Le grand chemin – Beachwood Sparks, Ryusuke Hamaguchi, Steve Tesich

Collage sauvage et de mauvaise foi de l’actualité culturelle de la semaine

"Drive My Car" Ryusuke Hamaguchi
« Drive My Car » de Ryusuke Hamaguchi

Que vous arrive-t-il lorsque vous faites vos fonds de tiroirs et que vous vous apprêtez à apprendre à conduire? C’est la découverte de nouveaux continents. On aère des textes, on imagine la future liberté glanée sur les routes. Cela ouvre l’appétit et l’imagination culbute en avant sans grand sens de l’orientation. Dans le fond de tiroir de Beachwood Sparks, des chansons vieilles de plus de vingt ans. Autant dire, une éternité mélodique. Mais la poussière n’adhère pas à tout et on ne parcourt pas les chansons de ce Sandbox Sessions avec une oreille fébrile. Pas de visite du musée Grévin, pas de toiles d’araignées entre les cordes et de voix sombres comme la plus profonde des nuits. Ici, rien que du vivant, du solaire. Time est une splendeur sans pareil ; ouvrage digne d’une des périodes les plus honorifiques chez les Byrds, la composition s’étire dans des mineurs remarquables. Que retire-t-on d’une telle chanson? Certainement ce genre de mélancolie astucieuse qui s’amuse à singer l’immensité du ciel dans une flaque d’eau. Avec quoi poursuit-on la route? Avec un film qui devient, intimement, ce type de chemin qui nous fait volatiliser tout idée de rétroviseur mais aussi toute appréhension de l’après, du prochain virage. Temps en suspension, abstrait – c’est toute la tension du film de Ryusuke Hamaguchi.
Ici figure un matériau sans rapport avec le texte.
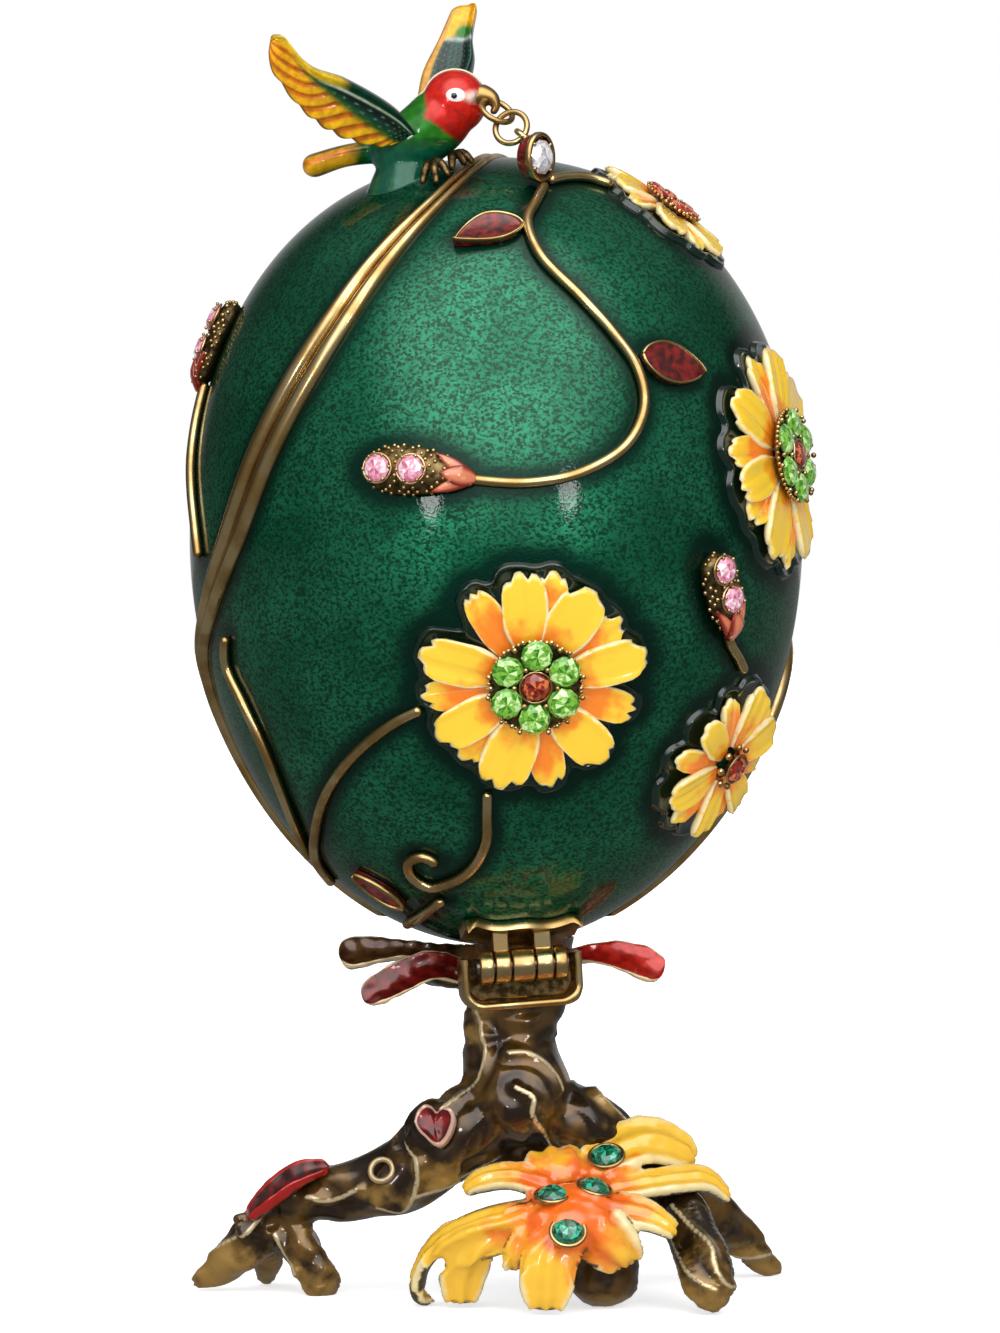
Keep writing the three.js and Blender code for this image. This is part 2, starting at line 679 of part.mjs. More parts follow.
function footFlowerBody(grow) {
  const solids = footLobes.map(([stations, across]) => {
    const wide = new THREE.Vector3(...across).normalize();
    return limb(stations, 6, stations.length + 1, wide, grow);
  });
  return joined(solids);
}

let footFlower = footFlowerBody(0).subtract(standClear).subtract(floorBlock);
const footPost = limb([[12, -10, -1, 3.6, 3.2], [12, -10, 1.5, 3.9, 3.5], [12, -10.4, 6, 3.8, 3.4],
  [11.4, -11.5, 10, 3.2, 3.0]], 14, 6, new THREE.Vector3(1, 0, 0));

// A place on a solid's surface as seen from the viewer's side, with the direction it faces
function surfaceFromFront(solid, x, z) {
  const mesh = new THREE.Mesh(geometryOf(solid), new THREE.MeshStandardMaterial());
  const caster = new THREE.Raycaster(new THREE.Vector3(x, -80, z), new THREE.Vector3(0, 1, 0));
  const hit = caster.intersectObject(mesh)[0];
  return { place: hit.point, facing: hit.face.normal.clone() };
}

const emeralds = [[6.3, 13.3], [11.0, 13.9], [12.4, 16.9], [8.0, 9.6]].map(([x, z], index) => {
  const { place, facing } = surfaceFromFront(footFlower, x, z);
  const lean = new THREE.Vector3(facing.x * 0.4, facing.y, Math.abs(facing.z) * 0.7 + 0.3).normalize();
  const floor = place.clone().addScaledVector(lean, -0.5);
  return { name: `emerald_${index + 1}`, floor, lean };
});
for (const { floor, lean } of emeralds) {
  const mouth = floor.clone().addScaledVector(lean, 2.5 - solderGap);
  footFlower = footFlower.subtract(seat(emeraldRadius + solderGap, mouth, lean, 2.5));
}

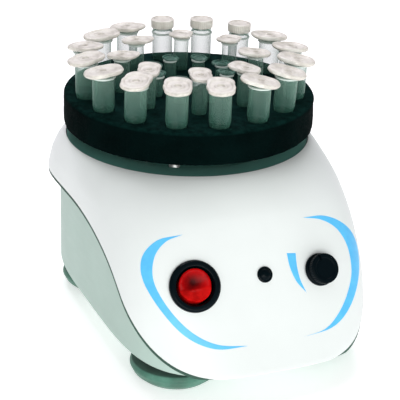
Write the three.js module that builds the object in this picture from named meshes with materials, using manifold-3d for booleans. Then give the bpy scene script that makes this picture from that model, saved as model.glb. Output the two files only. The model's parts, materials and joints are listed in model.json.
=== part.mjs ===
// Multi-tube vortex mixer: a desktop orbital shaker with a round foam tube platform.
// Units are millimetres, +Z is up, the front panel faces -Y and the origin is the centre of the
// footprint on the bench. Inside the housing a motor turns a crank whose pin stands off its axis;
// the platform rides on that pin and three idler pins keep it from turning, so that every tube
// runs in the same small circle.
import * as THREE from 'three';
import { mergeVertices } from 'three/addons/utils/BufferGeometryUtils.js';
import Module from 'manifold-3d';

const wasm = await Module();
wasm.setup();

// ---------------------------------------------------------------- driving dimensions

const AXIS_Y = 28; // the motor axis stands behind the middle of the footprint
const ORBIT = 1; // offset of the crank pin: the platform runs in a circle 2 mm across
const GAP = 0.3; // least clearance between neighbouring pieces

const FOOT_HEIGHT = 13;
const FOOT_RADIUS = 22.5;
const FOOT_X = 38;
const FOOT_FRONT_Y = -56.3;
const FOOT_REAR_Y = 50.5;

const BASE = { half: 63, front: 117.5, rear: 62.3, power: 3.9 };
const BASE_WALL = 3;
const BASE_FLOOR_TOP = FOOT_HEIGHT + 3;

// Level outlines of the cover, evenly spaced in height over COVER_SPAN from its lower edge up. Each
// is a superellipse: half width, reach to the front and to the rear of the motor axis, and exponent.
const COVER_BOTTOM = FOOT_HEIGHT;
const COVER_TOP = 92.2;
const COVER_SPAN = 81.3;
const COVER_HALF = [65.5, 66.8, 67.6, 68, 67.8, 67.2, 66.8];
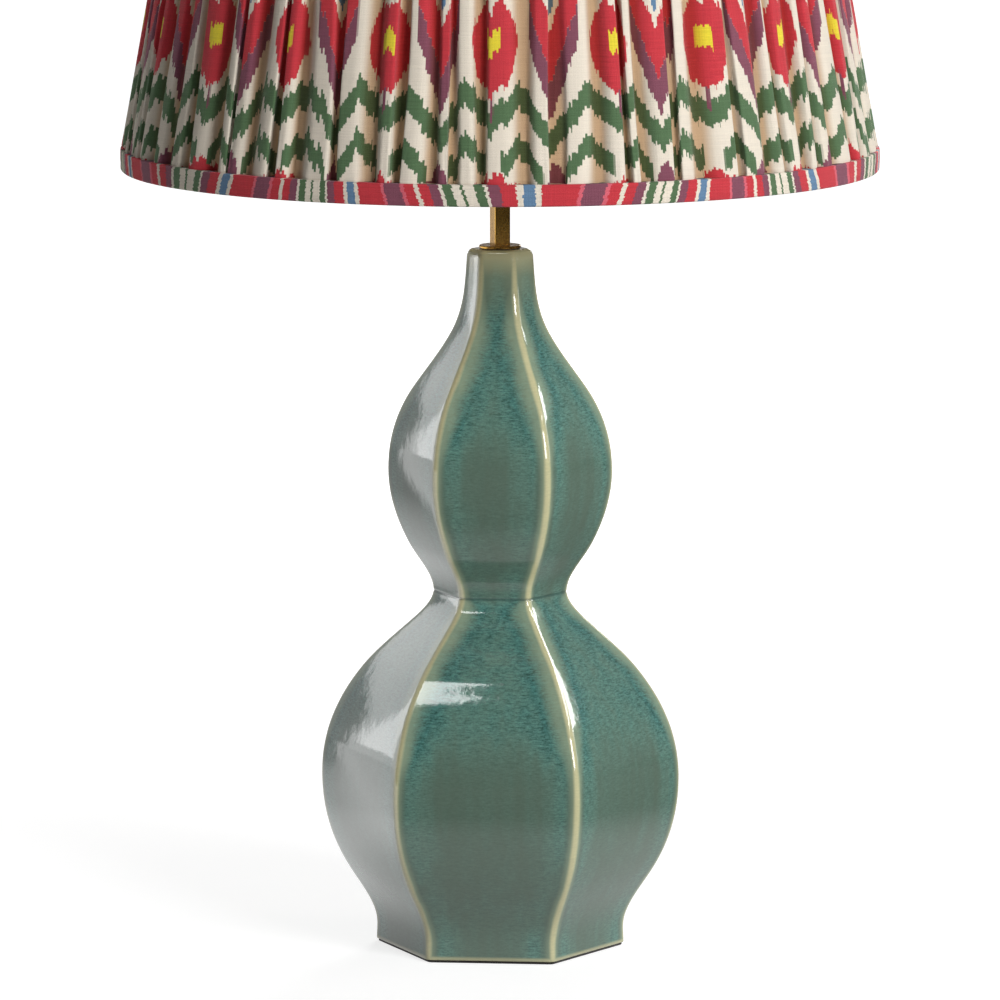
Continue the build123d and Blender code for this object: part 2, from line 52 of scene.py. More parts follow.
# The camera stands a little right of the gourd's front face and looks slightly down.
view = {"distance": 4.5, "turn": 5.0, "height": 0.9115, "tilt": 8.2, "lens": 280.3}


def placeCamera():
    data = bpy.data.cameras.new("camera")
    data.lens = view["lens"]
    camera = bpy.data.objects.new("camera", data)
    turn = radians(view["turn"])
    camera.location = (view["distance"] * sin(turn), -view["distance"] * cos(turn), view["height"])
    camera.rotation_euler = (radians(90 - view["tilt"]), 0, turn)
    bpy.context.scene.collection.objects.link(camera)
    bpy.context.scene.camera = camera


placeCamera()
print("camera placed")


# Small helpers for node trees. A Signal is one value, and sums on it add Math nodes.
class Signal:
    def __init__(self, tree, socket):
        self.tree = tree
        self.socket = socket

    def calc(self, operation, *others):
        node = self.tree.nodes.new("ShaderNodeMath")
        node.operation = operation
        for n, value in enumerate((self,) + others):
            plug(self.tree, value, node.inputs[n])
        return Signal(self.tree, node.outputs[0])

    def __add__(self, other):
        return self.calc("ADD", other)

    def __sub__(self, other):
        return self.calc("SUBTRACT", other)

    def __mul__(self, other):
        return self.calc("MULTIPLY", other)

    def __truediv__(self, other):
        return self.calc("DIVIDE", other)

    def flip(self):
        return self.calc("MULTIPLY_ADD", -1.0, 1.0)

    def step(self, low, high):  # 0 below low, 1 above high, smooth between
        node = self.tree.nodes.new("ShaderNodeMapRange")
        node.interpolation_type = "SMOOTHSTEP"
        for n, value in enumerate((self, low, high)):
            plug(self.tree, value, node.inputs[n])
        return Signal(self.tree, node.outputs[0])

    def inside(self, low, high, soft):
        return self.step(low - soft, low + soft) * self.step(high - soft, high + soft).flip()


def plug(tree, value, socket):
    if isinstance(value, Signal):
        tree.links.new(value.socket, socket)
    elif isinstance(value, bpy.types.NodeSocket):
        tree.links.new(value, socket)
    else:
        socket.default_value = value


def addNode(tree, kind, inputs=None, **settings):
    node = tree.nodes.new(kind)
    for label, value in settings.items():
        setattr(node, label, value)
    for label, value in (inputs or {}).items():
        plug(tree, value, node.inputs[label])
    return node


def dye(code):  # colour as it looks on screen, turned into Blender's linear values
    parts = [int(code[n:n + 2], 16) / 255 for n in (0, 2, 4)]
    return tuple(p / 12.92 if p <= 0.04045 else ((p + 0.055) / 1.055) ** 2.4 for p in parts) + (1.0,)


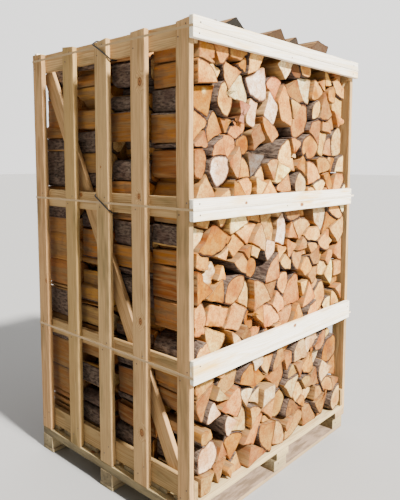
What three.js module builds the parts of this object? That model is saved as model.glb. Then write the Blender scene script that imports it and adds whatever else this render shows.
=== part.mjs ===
// A tall slatted crate of split firewood on a nine-block pallet, in millimetres with +Z up.
// The front, where the log ends show between three boards, faces -Y. The left side faces -X.
// The origin is under the middle of the crate, on the surface that the pallet stands on.
// Each row of logs is one closed solid with the outer shape of the stacked row.
import * as THREE from 'three';
import { mergeVertices } from 'three/addons/utils/BufferGeometryUtils.js';

// Driving dimensions
const crateWidth = 1236; // over the outer faces of the side slats, along X
const crateDepth = 1068; // from the front edge of the front slats to the back edge of the back ones
const slatThickness = 24;
const railThickness = 22.7;
const braceThickness = 22;
const boardThickness = 21.7; // front and back boards
const boardOverhang = 14; // how far the top front board runs past the right side
const gap = 0.3; // between pieces that touch

// Pallet heights, from the ground up
const skidTop = 18;
const blockTop = 79;
const stringerTop = 117;
const deckTop = 139;
const footRecess = 15; // the front feet stand this far behind the front slats' edge
const skidDepth = 92;
const blockWidth = 98;
const blockDepth = 86;
const deckBoardCount = 7;
const deckBoardDepth = 118;

// Log rows
const rowCount = 4;
const rowLength = 256;
const logTop = 1985; // the general height of the stack
const sideClearance = 7; // between a log row and the rails
const braceClearance = 3; // between a log row and the sloping braces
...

Le cinéaste, comme l’avait fait un Rohmer auparavant, met en opposition la parole et son flux face à une forme de l’indicible. Drive My Car fait se croiser des frontières lointaines: l’intime et le collectif, le désir et l’énigme. Hamaguchi se réfère avec délicatesse à la pièce de théâtre de Tchekhov, Oncle Vania. On retrouve un parfum de solitude, la jouissance de la parole et les illusions amoureuses. Fond de tiroir pour conclure, coincé entre les piles de la rentrée littéraire – je parlerai bientôt du prochain Tanguy Viel – je retombe sur Karoo de Steve Tesich. Livre incendiaire et terrible. Stesich s’amuse comme un fou à faire flamber toute vanité, à broyer tout sentimentalisme – cela avec l’humour aigre d’un Saul Bellow. Karoo, c’est monter dans un ascenseur qui dévisse dangereusement vers les tréfonds de la planète, en compagnie d’un poète raté qui vous répèterait sans cesse une de ses élégies merdiques. C’est drôle, angoissant et blindé de lumières agonisantes. Après une lecture pareille, prendre la route est le plus sain des antidotes. Allez, je m’en retourne à mon code de la route.


Sandbox Sessions de Beachwood Sparks est disponible chez Curation Records
Drive My Car de Ryusuke Hamaguchi est actuellement en salles (Diaphana Distribution)
Karoo de Steve Tesich (Éditions Points) est toujours en librairie.